--- start ---

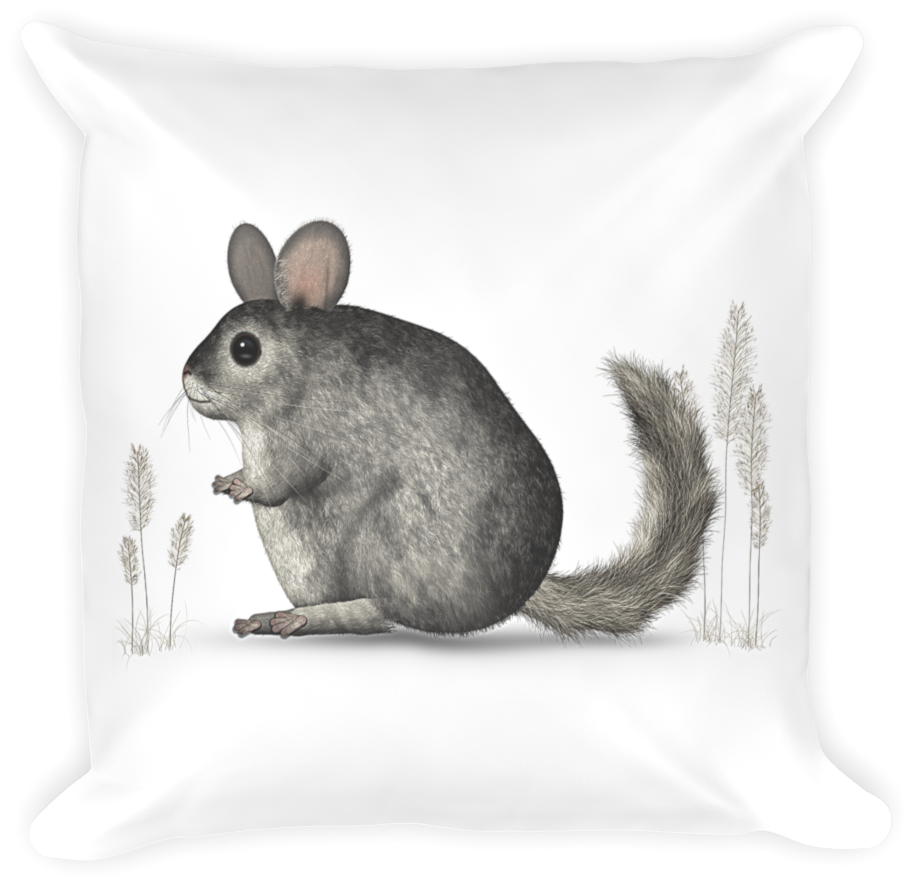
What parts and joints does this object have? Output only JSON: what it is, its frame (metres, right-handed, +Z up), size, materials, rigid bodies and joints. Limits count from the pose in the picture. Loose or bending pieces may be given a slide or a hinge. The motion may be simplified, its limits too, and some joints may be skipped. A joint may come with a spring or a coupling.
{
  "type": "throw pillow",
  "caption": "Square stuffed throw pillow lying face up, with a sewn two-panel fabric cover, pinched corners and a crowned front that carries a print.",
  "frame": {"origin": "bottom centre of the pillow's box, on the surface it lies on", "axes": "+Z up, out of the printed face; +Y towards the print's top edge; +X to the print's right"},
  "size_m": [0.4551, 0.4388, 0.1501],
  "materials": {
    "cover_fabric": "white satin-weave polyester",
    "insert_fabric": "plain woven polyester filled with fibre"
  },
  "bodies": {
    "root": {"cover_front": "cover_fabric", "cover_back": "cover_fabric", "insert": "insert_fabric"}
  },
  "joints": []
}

--- end ---
--- start ---

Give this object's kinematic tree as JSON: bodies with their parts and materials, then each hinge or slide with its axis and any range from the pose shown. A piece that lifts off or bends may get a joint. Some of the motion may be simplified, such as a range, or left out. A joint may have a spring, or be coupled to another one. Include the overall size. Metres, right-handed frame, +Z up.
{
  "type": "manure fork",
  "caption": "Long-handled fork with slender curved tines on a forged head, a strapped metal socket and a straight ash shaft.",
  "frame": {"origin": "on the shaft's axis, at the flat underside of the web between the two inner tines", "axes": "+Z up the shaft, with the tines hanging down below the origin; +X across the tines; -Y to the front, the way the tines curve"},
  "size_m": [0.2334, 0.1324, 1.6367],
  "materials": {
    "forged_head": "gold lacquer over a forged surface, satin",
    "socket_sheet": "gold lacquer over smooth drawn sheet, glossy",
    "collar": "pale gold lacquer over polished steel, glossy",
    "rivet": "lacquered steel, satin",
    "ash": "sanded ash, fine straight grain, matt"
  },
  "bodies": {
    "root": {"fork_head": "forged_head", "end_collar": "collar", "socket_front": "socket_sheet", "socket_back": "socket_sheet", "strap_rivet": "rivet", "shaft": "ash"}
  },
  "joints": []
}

--- end ---

• _What the exercise asks_
Find the lines containing "that" and list every one of them.

• _Result below_
  "caption": "Square stuffed throw pillow lying face up, with a sewn two-panel fabric cover, pinched corners and a crowned front that carries a print.",
Give this object's kinematic tree as JSON: bodies with their parts and materials, then each hinge or slide with its axis and any range from the pose shown. A piece that lifts off or bends may get a joint. Some of the motion may be simplified, such as a range, or left out. A joint may have a spring, or be coupled to another one. Include the overall size. Metres, right-handed frame, +Z up.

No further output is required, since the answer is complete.